[PROBLEM] Repeat only the lines from the one containing "hose(), HOSE_RUBBER), chuck);" through the one containing "radians = math.radians", exactly as written, both ends included.

CAD and scene scripts
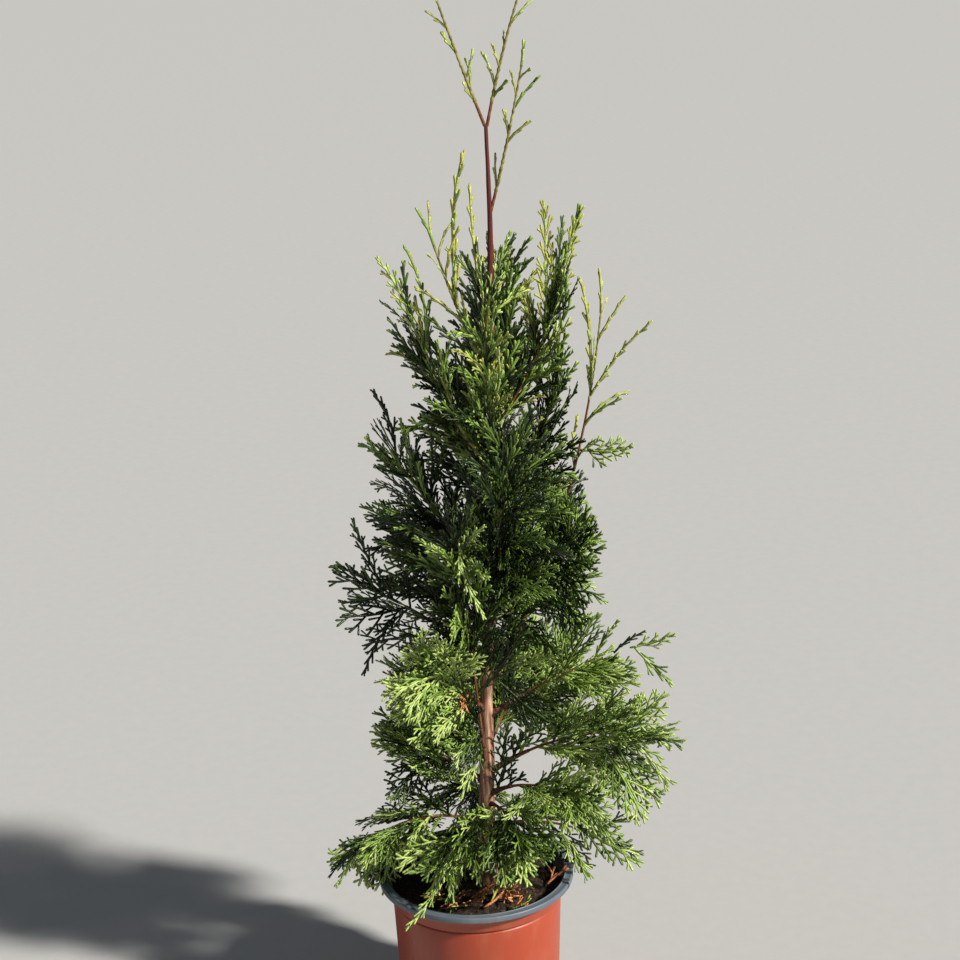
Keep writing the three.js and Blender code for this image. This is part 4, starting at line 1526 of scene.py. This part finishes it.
# %% Floor
FLOOR_SIZE = 40
FLOOR_TONES = [(0.3, (0.42, 0.424, 0.43)), (0.7, (0.435, 0.439, 0.445))]
floor_mesh = bmesh.new()
bmesh.ops.create_grid(floor_mesh, x_segments=1, y_segments=1, size=FLOOR_SIZE)
floor_data = bpy.data.meshes.new("floor")
floor_mesh.to_mesh(floor_data)
floor_mesh.free()
floor = bpy.data.objects.new("floor", floor_data)
bpy.context.scene.collection.objects.link(floor)
floor_finish, floor_nodes, floor_links, floor_shader = new_finish("pale_floor", 0.85)
floor_grain = noise_on_object(floor_nodes, floor_links, 60)
floor_colour = ramp(floor_nodes, floor_links, floor_grain, FLOOR_TONES)
floor_links.new(floor_colour, floor_shader.inputs["Base Color"])
floor_data.materials.append(floor_finish)
floor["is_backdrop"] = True

# %% Fill
FILL_COLOUR, FILL_STRENGTH = (0.86, 0.93, 1, 1), 0.165
world = bpy.data.worlds.new("soft_fill")
world.use_nodes = True
fill = world.node_tree.nodes["Background"]
fill.inputs["Color"].default_value = FILL_COLOUR
fill.inputs["Strength"].default_value = FILL_STRENGTH
bpy.context.scene.world = world
bpy.context.scene.view_settings.view_transform = "Standard"

# %% Lamp
LAMP_BEARING = math.radians(-29)
LAMP_HEIGHT = math.radians(36)
LAMP_WIDTH = math.radians(5)
LAMP_COLOUR, LAMP_STRENGTH = (1, 0.95, 0.86), 6.55
lamp_data = bpy.data.lights.new("key", "SUN")
lamp_data.angle = LAMP_WIDTH
lamp_data.energy = LAMP_STRENGTH
lamp_data.color = LAMP_COLOUR
lamp = bpy.data.objects.new("key", lamp_data)
towards = Vector((math.cos(LAMP_BEARING), math.sin(LAMP_BEARING), math.tan(LAMP_HEIGHT)))
lamp.rotation_euler = towards.to_track_quat("Z", "Y").to_euler()
bpy.context.scene.collection.objects.link(lamp)

# %% Sizes and finish
boxes = {"cad": cad_box, "visual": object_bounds()}
boxes = {name: [[float(v) for v in corner] for corner in box] for name, box in boxes.items()}
print("boxes:", boxes)
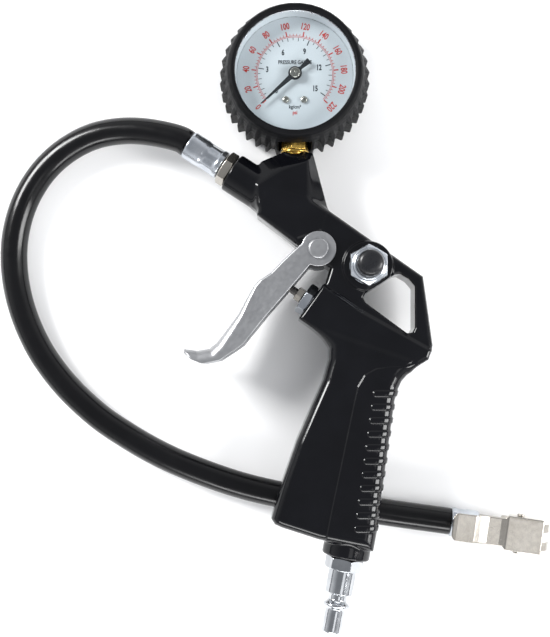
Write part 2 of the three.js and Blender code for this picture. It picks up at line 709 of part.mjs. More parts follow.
const gauge = frame(
  "gauge",
  mesh("gauge_boot", gaugeBoot(), RUBBER),
  mesh("gauge_case", gaugeCase(), STEEL),
  mesh("gauge_bezel", gaugeBezel(), STEEL),
  mesh("gauge_lens", gaugeLens(), GLASS),
  mesh("dial_plate", dialPlate(), DIAL_WHITE),
  mesh("dial_screw_left", moved(dialScrew(), -DIAL_SCREW[0], DIAL_SCREW[1], 0), STEEL),
  mesh("dial_screw_right", moved(dialScrew(), ...DIAL_SCREW, 0), STEEL),
  mesh("pointer", pointer(), BLACK_PLASTIC),
  mesh("pointer_hub", pointerHub(), CHROME),
  mesh("pinion_shaft", pinionShaft(), BRASS),
  mesh("sector_gear", sectorGear(), BRASS),
  mesh("bourdon_link", bourdonLink(), BRASS),
  mesh("bourdon_tip", bourdonTip(), BRASS),
  mesh("bourdon_tube", bourdonTube(), BRASS),
  mesh("gauge_socket", gaugeSocket(), BRASS),
  mesh("socket_washer", socketWasher(), BRASS),
  mesh("movement_plate_front", movementPlate(1.5, 2.5, -30), BRASS),
  mesh("movement_plate_back", movementPlate(-5.6, -4.7, -19), BRASS),
  mesh("movement_pillar_low", pillar(PILLARS[0]), BRASS),
  mesh("movement_pillar_high", pillar(PILLARS[1]), BRASS),
);
gauge.position.set(STEM_X, GAUGE_Y, 0);

const gun = frame(
  "gun",
  mesh("body_casting", bodyCasting(), BLACK_ENAMEL),
  mesh("trigger_lever", triggerLever(), SATIN_STEEL),
  mesh("trigger_rivet", triggerRivet(), SATIN_STEEL),
  valve, inlet, outlet, bleed, gauge,
);
gun.rotation.x = degrees(-TILT);
gun.position.set(...PIVOT);

const chuck = frame(
  "chuck",
  mesh("hose_ferrule_chuck", moved(ferrule(13.8), 0, 0, 0.4).rotate([0, 90, 0]), ZINC),
  mesh("chuck_body", chuckBody(), NICKEL),
  mesh("chuck_clip", chuckClip(), NICKEL),
  mesh("chuck_pin", chuckPin(), NICKEL),
  mesh("chuck_seal", chuckSeal(), RUBBER),
  mesh("chuck_depressor", chuckDepressor(), BRASS),
  mesh("chuck_spring", chuckSpring(), STEEL),
);
chuck.rotation.z = degrees(CHUCK_TURN);
chuck.position.set(...CHUCK);

const group = frame("tyre_inflator", gun, mesh("hose", hose(), HOSE_RUBBER), chuck);

export default group;
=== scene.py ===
"""Tyre inflator with gauge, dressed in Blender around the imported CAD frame.

Lengths in the shape code are millimetres in the gun's own frame; meshes are stored in metres in the world.
"""
import math

import bmesh
import bpy
import numpy as np
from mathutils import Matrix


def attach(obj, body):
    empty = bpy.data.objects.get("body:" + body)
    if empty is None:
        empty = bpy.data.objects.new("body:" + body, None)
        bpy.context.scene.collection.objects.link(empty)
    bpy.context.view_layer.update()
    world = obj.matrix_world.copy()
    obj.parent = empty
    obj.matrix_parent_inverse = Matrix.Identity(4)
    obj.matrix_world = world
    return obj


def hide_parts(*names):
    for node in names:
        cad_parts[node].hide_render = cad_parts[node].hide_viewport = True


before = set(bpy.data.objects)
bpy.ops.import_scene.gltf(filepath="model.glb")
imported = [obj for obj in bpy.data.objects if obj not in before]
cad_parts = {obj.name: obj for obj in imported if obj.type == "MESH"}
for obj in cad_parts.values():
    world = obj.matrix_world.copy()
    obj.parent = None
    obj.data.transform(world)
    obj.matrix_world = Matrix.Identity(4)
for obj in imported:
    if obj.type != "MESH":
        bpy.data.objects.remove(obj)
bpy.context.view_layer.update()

import openvdb
from mathutils import Matrix, Vector

MM = 0.001
radians = math.radians

# ---------------------------------------------------------------- places, the same as in the CAD model

TILT = 2.9
PIVOT = (6.2, 31.75, 21.35)
HEAD_HALF = 11
HOUSING_HALF = 12.5
GRIP_HALF = 13.6
RIB_PITCH = 6.6
RIB_COUNT = 11
BARREL_TIP = (-43.05, 39.9)
BARREL_SLOPE = 33
BARREL_RADIUS = 10
VALVE_FACE = (-3.2, -25.7)
VALVE_SLOPE = 34
INLET_FACE = (13.35, -151.5)
INLET_SLOPE = 79
BLEED = (24.3, -8.5)
BUTTON_SKIRT = 22.9
BUTTON_TRAVEL = 2.2
# The collar stops short of the pressed button.
COLLAR_TOP = BUTTON_SKIRT - BUTTON_TRAVEL - 0.2
STEM_X = -11.4
POST_TOP = 49
EAR_RADIUS = 8.7
LEVER_HALF = 13.3
LEVER_SHEET = 1.9
GAUGE_Y = 87.9
TEETH = 40
TOOTH_RADIUS = 37.85
DIAL_SCREW = (4.55, -12.9)
ZERO_ANGLE = 222
HOSE_RADIUS = 6.8
CHUCK = (74, -105.75, 7.5)
CHUCK_TURN = -8

# The hose's middle line from the gun's ferrule to the chuck's, in metres.
HOSE_ROUTE = [
    (-0.05895, 0.086, 0.0186), (-0.0622, 0.0881, 0.0184), (-0.0783, 0.0922, 0.016),
    (-0.0927, 0.0932, 0.0135), (-0.1073, 0.0909, 0.011), (-0.1206, 0.0847, 0.009),
    (-0.1318, 0.0755, 0.0076), (-0.1402, 0.064, 0.007), (-0.1457, 0.0512, 0.0069),
    (-0.1485, 0.038, 0.0069), (-0.1488, 0.0251, 0.0069), (-0.1472, 0.0128, 0.0069),
    (-0.1442, 0.0014, 0.0069), (-0.14, -0.0093, 0.0069), (-0.1348, -0.0193, 0.0069),
    (-0.1285, -0.0285, 0.0069), (-0.1212, -0.0373, 0.0069), (-0.1129, -0.0455, 0.0069),
    (-0.1034, -0.0535, 0.0069), (-0.0922, -0.061, 0.0069), (-0.0792, -0.0687, 0.0069),
    (-0.0639, -0.0761, 0.0069), (-0.0383, -0.0856, 0.0069), (-0.0192, -0.0907, 0.0069),
    (0.013, -0.0966, 0.0069), (0.0438, -0.1015, 0.0069), (0.074, -0.10575, 0.0069),
]


def aim(point, angle):
    """A frame in the gun whose Z axis leaves a point at an angle in the gun's middle plane."""
    turn = Matrix.Rotation(radians(angle), 4, "Z") @ Matrix.Rotation(radians(90), 4, "Y")
    return Matrix.Translation((*point, 0)) @ turn


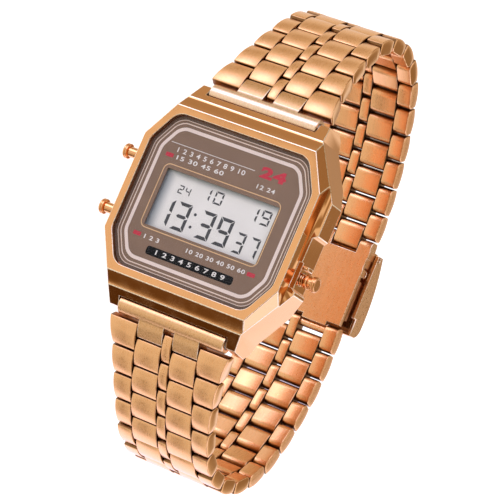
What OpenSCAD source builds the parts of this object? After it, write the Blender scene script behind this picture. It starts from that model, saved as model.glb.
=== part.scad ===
// Digital wristwatch with a steel bracelet, closed in its worn loop and lying on its 9 o'clock side.
// It is drawn face up: X towards 3 o'clock, Y towards 12 o'clock, Z out of the dial, 0 at the bezel's top.
// At the end it is turned so that 3 o'clock points up (+Z), the dial faces -Y and 6 o'clock is at +X,
// with the origin in the middle of the case back's outer face.

/* [Case] */
// Width of the middle case, from 9 to 3 o'clock
case_w = 34; // [33.6:0.2:35]
// Length over the lug tips, from 12 to 6 o'clock
case_l = 37; // [36.8:0.1:38]
// Thickness from the bezel's top to the back
case_t = 8.2; // [8.2:0.1:9]
// Width of the bezel, from 9 to 3 o'clock
bezel_w = 31.2; // [30.4:0.2:31.6]
// Height of the bezel's flat top, from 12 to 6 o'clock
bezel_h = 27.2; // [27:0.2:28]
// Straight edge of the bezel at 12 and 6 o'clock
bezel_edge_x = 24.6; // [23.6:0.2:25]
// Straight edge of the bezel at 3 and 9 o'clock
bezel_edge_y = 15.5; // [14.5:0.5:16.5]
// Depth of the bezel's wall above the middle case
bezel_wall = 2.4; // [2.2:0.1:2.6]
// Flat rim between the bezel's edge and the crystal
rim_w = 1.2; // [1:0.1:1.4]
// Lean of the four corner facets, in degrees from upright
facet_lean = 23.8; // [20:0.2:26]
// Run of the first slope at 12 and 6 o'clock
shoulder_run = 2; // [1.8:0.1:2.1]
// Drop of the first slope at 12 and 6 o'clock
shoulder_drop = 1.6; // [1.4:0.1:1.8]
// Depth of the lug's top edge below the bezel
lug_drop = 3.35; // [3.2:0.05:3.5]
// Width over the lug tips
lug_tip_w = 22.5; // [22.3:0.1:23]
// Width of the case where the lugs begin
lug_root_w = 24; // [23.8:0.1:24.4]
// Gap between the lugs
lug_gap = 19.4; // [19:0.1:19.6]
// Depth of the bays around the buttons, from the case's side
bay_depth = 0.8; // [0.6:0.1:1]

/* [Crystal, dial and display] */
// Thickness of the crystal
crystal_t = 0.8; // [0.6:0.05:0.9]
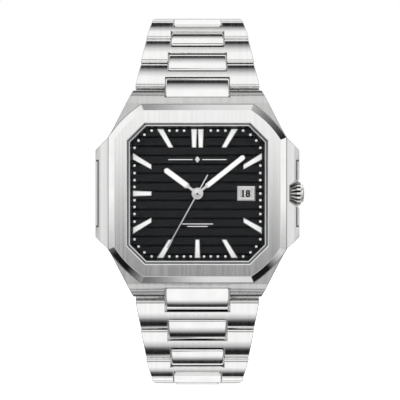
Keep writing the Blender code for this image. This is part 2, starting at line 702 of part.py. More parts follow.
def chain_frame(sign, start, tilt):
    """Mapping from a piece's own (along, up, across) to the world."""
    along_y = math.sin(tilt)
    along_z = sign * math.cos(tilt)
    up_y = -math.cos(tilt)
    up_z = sign * math.sin(tilt)

    def place(along, up, across):
        y = start[0] + along * along_y + up * up_y
        z = start[1] + along * along_z + up * up_z
        return Vector((across, y, z))

    return place


def half_width_at(gap_index):
    """Bracelet half width at a gap, counted from the case."""
    return max(WIDTH_AT_CLASP, WIDTH_AT_CASE - TAPER_PER_PITCH * gap_index) / 2


def make_outer_link(name, place, wide, narrow, near_notch, far_notch):
    """H-shaped link: two cheeks joined by a crossbar, made as one closed mesh.

    The crossbar lies between the two notch walls, so the profile is split there.
    """
    low = -PIN_FROM_END
    high = BODY_SPACING + PIN_FROM_END
    wall_low = CENTRE_OVERHANG + LINK_GAP
    wall_high = BODY_SPACING - CENTRE_OVERHANG - LINK_GAP
    upper, lower = link_profile(low, high, (wall_low, BODY_SPACING / 2, wall_high))
    made = bmesh.new()

    def outer(along):
        return wide + (narrow - wide) * (along - low) / (high - low)

    def column(run, across):
        """One vertex for each point of a run, at a fixed or tapered distance from the middle."""
        return {point: made.verts.new(place(point[0], point[1], across(point[0]))) for point in run}

    outline = upper + list(reversed(lower))

    def between(first, last):
        return [point for point in outline if first - TINY <= point[0] <= last + TINY]

    near_part = between(low, wall_low)
    bar_part = between(wall_low, wall_high)
    far_part = between(wall_high, high)
    inner_columns = []
    for sign in (1, -1):
        skin = column(outline, lambda along: sign * outer(along))
        near_column = column(near_part, lambda along: sign * near_notch)
        far_column = column(far_part, lambda along: sign * far_notch)
        middle = column([p for p in bar_part if p not in near_column and p not in far_column],
                        lambda along: sign * (near_notch + far_notch) / 2)
        inner = {**near_column, **far_column, **middle}
        made.faces.new([skin[point] for point in outline])
        for first, second in zip(outline, outline[1:] + outline[:1]):
            made.faces.new((skin[first], skin[second], inner[second], inner[first]))
        made.faces.new([inner[point] for point in near_part])
        made.faces.new([inner[point] for point in far_part])
        inner_columns.append(inner)
    right, left = inner_columns
    for first, second in zip(bar_part, bar_part[1:] + bar_part[:1]):
        made.faces.new((right[first], right[second], left[second], left[first]))
    return finish(made, name, brushed_steel(), place(0.0, 0.0, 0.0))


def make_centre_link(name, place, half_width):
    low = -CENTRE_OVERHANG
    high = PIN_SPACING + CENTRE_OVERHANG
    upper, lower = link_profile(low, high, [PIN_SPACING * share for share in CENTRE_STATIONS])
    outline = upper + list(reversed(lower))
    prism(outline, -half_width, half_width, place, name, polished_steel(), place(0.0, 0.0, 0.0))


def make_bracelet_side(label, sign, tilts, first_tilt):
    """Pin by pin from the case to the clasp; returns the last pin and the last tilt."""
    pin = (-CASE_PIN[1], sign * CASE_PIN[0])
    before = None
    for index in range(LINKS_PER_SIDE):
        link_tilt = math.radians(tilts[index])
        centre_tilt = math.radians(first_tilt) if before is None else (before + link_tilt) / 2
        place = chain_frame(sign, pin, centre_tilt)
        near = CENTRE_SHARE * half_width_at(index)
        far = CENTRE_SHARE * half_width_at(index + 1)
        make_centre_link(f"{label}_centre_{index + 1}", place, near)
        joint = place(PIN_SPACING, 0.0, 0.0)
        place = chain_frame(sign, (joint.y, joint.z), link_tilt)
        make_outer_link(f"{label}_link_{index + 1}", place, half_width_at(index), half_width_at(index + 1),
                        near + SIDE_GAP, far + SIDE_GAP)
        end = place(BODY_SPACING, 0.0, 0.0)
        pin = (end.y, end.z)
        before = link_tilt
    return pin


def clasp_frame(lower_pin, upper_pin):
    """Clasp coordinates: along from the lower pin to the upper pin, up away from the wrist."""
    span = math.dist(lower_pin, upper_pin)
    tilt = math.pi - math.atan2(upper_pin[0] - lower_pin[0], upper_pin[1] - lower_pin[1])
    return chain_frame(-1, lower_pin, tilt), span


def cover_hinge(place, span):
    return place(span - COVER_END - COVER_KNUCKLE, COVER_HINGE_HEIGHT, 0.0)


def blade_hinge(place):
    return place(BLADE_START, (OUTER_BLADE[0] + INNER_BLADE[1]) / 2, 0.0)


def make_clasp_cover(place, span):
    """Channel with a tongue in the last lower link, hinged to the outer blade at its other end."""
    hinge_along = span - COVER_END - COVER_KNUCKLE
    knuckle = fillet((hinge_along, COVER_HINGE_HEIGHT), COVER_KNUCKLE, -90, 90, 6)
    outline = [(COVER_START, CLASP_TOP), (COVER_START, CLASP_SKIRT), (hinge_along, CLASP_SKIRT), *knuckle]
    cover = prism(outline, -CLASP_HALF_WIDTH, CLASP_HALF_WIDTH, place, "clasp_cover", brushed_steel(),
                  cover_hinge(place, span))
    inside = CLASP_HALF_WIDTH - CLASP_WALL
    plate_bottom = COVER_HINGE_HEIGHT - COVER_KNUCKLE
    below = CLASP_SKIRT - OVERCUT
    hollow = [(0.0, plate_bottom), (0.0, below), (span, below), (span, plate_bottom)]
    combine(cover, prism(hollow, -inside, inside, place), "DIFFERENCE")
    near = BUTTON_PLACE - BUTTON_HALF_LENGTH - FIT_GAP
    far = BUTTON_PLACE + BUTTON_HALF_LENGTH + FIT_GAP
    top = BUTTON_HEIGHTS[1] + FIT_GAP
    window = [(near, top), (near, below), (far, below), (far, top)]
    combine(cover, prism(window, -2 * CLASP_HALF_WIDTH, 2 * CLASP_HALF_WIDTH, place), "DIFFERENCE")
    tongue = CENTRE_SHARE * WIDTH_AT_CLASP / 2
    arm = [*fillet((0.0, 0.0), TONGUE_RADIUS, 90, 270, 8),
           (TONGUE_ROOT, TONGUE_BOTTOM), (TONGUE_ROOT, TONGUE_TOP)]
    combine(cover, prism(arm, -tongue, tongue, place), "UNION")


def make_clasp_blades(place, span):
    """Two flat blades that fold on each other under the cover."""
    blade_width = CLASP_BLADE_HALF_WIDTH
    low, high = OUTER_BLADE
    outer_end = span - COVER_END - 2 * COVER_KNUCKLE
    outline = [(BLADE_START, low), (outer_end, low), (outer_end, high), (BLADE_START, high)]
    prism(outline, -blade_width, blade_width, place, "clasp_outer_blade", brushed_steel(), blade_hinge(place))
    low, high = INNER_BLADE
    inner_end = span - COVER_END
    outline = [(BLADE_START, low), (inner_end, low), (inner_end, high), (BLADE_START, high)]
    inner = prism(outline, -blade_width, blade_width, place, "clasp_inner_blade", brushed_steel(),
                  place(span, 0.0, 0.0))
    tongue = CENTRE_SHARE * WIDTH_AT_CLASP / 2
    nose, nose_top = HOOK_NOSE
    hook = [*fillet((span, 0.0), TONGUE_RADIUS, -90, 90, 8), (inner_end, HOOK_TOP),
            (inner_end - nose, nose_top), (inner_end - HOOK_LENGTH, low)]
    combine(inner, prism(hook, -tongue, tongue, place), "UNION")


def make_push_buttons(place):
    middle = sum(BUTTON_HEIGHTS) / 2
    height = BUTTON_HEIGHTS[1] - BUTTON_HEIGHTS[0]
    outline = rectangle(2 * BUTTON_HALF_LENGTH, height, (BUTTON_PLACE, middle))
    for name, sign in (("push_button_right", 1), ("push_button_left", -1)):
        near, far = sorted(sign * reach for reach in BUTTON_SPAN)
        origin = place(BUTTON_PLACE, middle, sign * BUTTON_SPAN[1])
        prism(outline, near, far, place, name, polished_steel(), origin)


def build():
    for old in list(bpy.data.objects):
        bpy.data.objects.remove(old)
    make_case_middle()
    make_bezel()
    make_crystal()
    make_dial_flange()
    make_dial()
    make_date()
    make_hands()
    make_movement()
    make_crown()
    make_back()
    upper_pin = make_bracelet_side("upper", 1, UPPER_TILTS, UPPER_FIRST_TILT)
    lower_pin = make_bracelet_side("lower", -1, LOWER_TILTS, LOWER_FIRST_TILT)
    place, span = clasp_frame(lower_pin, upper_pin)
    make_clasp_cover(place, span)
    make_clasp_blades(place, span)
    make_push_buttons(place)


build()
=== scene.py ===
"""Looks of the wristwatch: finely modelled pieces, metals, dial, light and camera over the fixed frame.

The dial faces -Y, 12 o'clock is +Z and the crown is at +X. A height is a distance from the case
back's outer face towards the dial, so y = -height. Lengths are in metres.
"""

import json
import math

import bmesh
import bpy
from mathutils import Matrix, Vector


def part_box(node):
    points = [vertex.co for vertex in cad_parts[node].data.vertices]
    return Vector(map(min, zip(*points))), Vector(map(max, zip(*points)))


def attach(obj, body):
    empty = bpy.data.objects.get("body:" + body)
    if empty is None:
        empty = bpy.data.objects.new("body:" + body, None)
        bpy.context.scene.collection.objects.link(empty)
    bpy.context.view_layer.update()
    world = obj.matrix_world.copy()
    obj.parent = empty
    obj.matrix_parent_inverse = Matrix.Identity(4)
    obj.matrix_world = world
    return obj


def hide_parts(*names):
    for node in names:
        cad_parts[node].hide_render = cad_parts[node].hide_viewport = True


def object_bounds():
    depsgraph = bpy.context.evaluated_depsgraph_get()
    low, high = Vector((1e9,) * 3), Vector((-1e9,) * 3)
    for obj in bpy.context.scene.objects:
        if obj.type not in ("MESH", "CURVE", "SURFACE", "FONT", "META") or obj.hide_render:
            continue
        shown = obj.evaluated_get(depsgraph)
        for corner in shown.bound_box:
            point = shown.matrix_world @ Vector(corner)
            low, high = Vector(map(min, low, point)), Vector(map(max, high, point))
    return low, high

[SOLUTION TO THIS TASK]
const group = frame("tyre_inflator", gun, mesh("hose", hose(), HOSE_RUBBER), chuck);

export default group;
=== scene.py ===
"""Tyre inflator with gauge, dressed in Blender around the imported CAD frame.

Lengths in the shape code are millimetres in the gun's own frame; meshes are stored in metres in the world.
"""
import math

import bmesh
import bpy
import numpy as np
from mathutils import Matrix


def attach(obj, body):
    empty = bpy.data.objects.get("body:" + body)
    if empty is None:
        empty = bpy.data.objects.new("body:" + body, None)
        bpy.context.scene.collection.objects.link(empty)
    bpy.context.view_layer.update()
    world = obj.matrix_world.copy()
    obj.parent = empty
    obj.matrix_parent_inverse = Matrix.Identity(4)
    obj.matrix_world = world
    return obj


def hide_parts(*names):
    for node in names:
        cad_parts[node].hide_render = cad_parts[node].hide_viewport = True


before = set(bpy.data.objects)
bpy.ops.import_scene.gltf(filepath="model.glb")
imported = [obj for obj in bpy.data.objects if obj not in before]
cad_parts = {obj.name: obj for obj in imported if obj.type == "MESH"}
for obj in cad_parts.values():
    world = obj.matrix_world.copy()
    obj.parent = None
    obj.data.transform(world)
    obj.matrix_world = Matrix.Identity(4)
for obj in imported:
    if obj.type != "MESH":
        bpy.data.objects.remove(obj)
bpy.context.view_layer.update()

import openvdb
from mathutils import Matrix, Vector

MM = 0.001
radians = math.radians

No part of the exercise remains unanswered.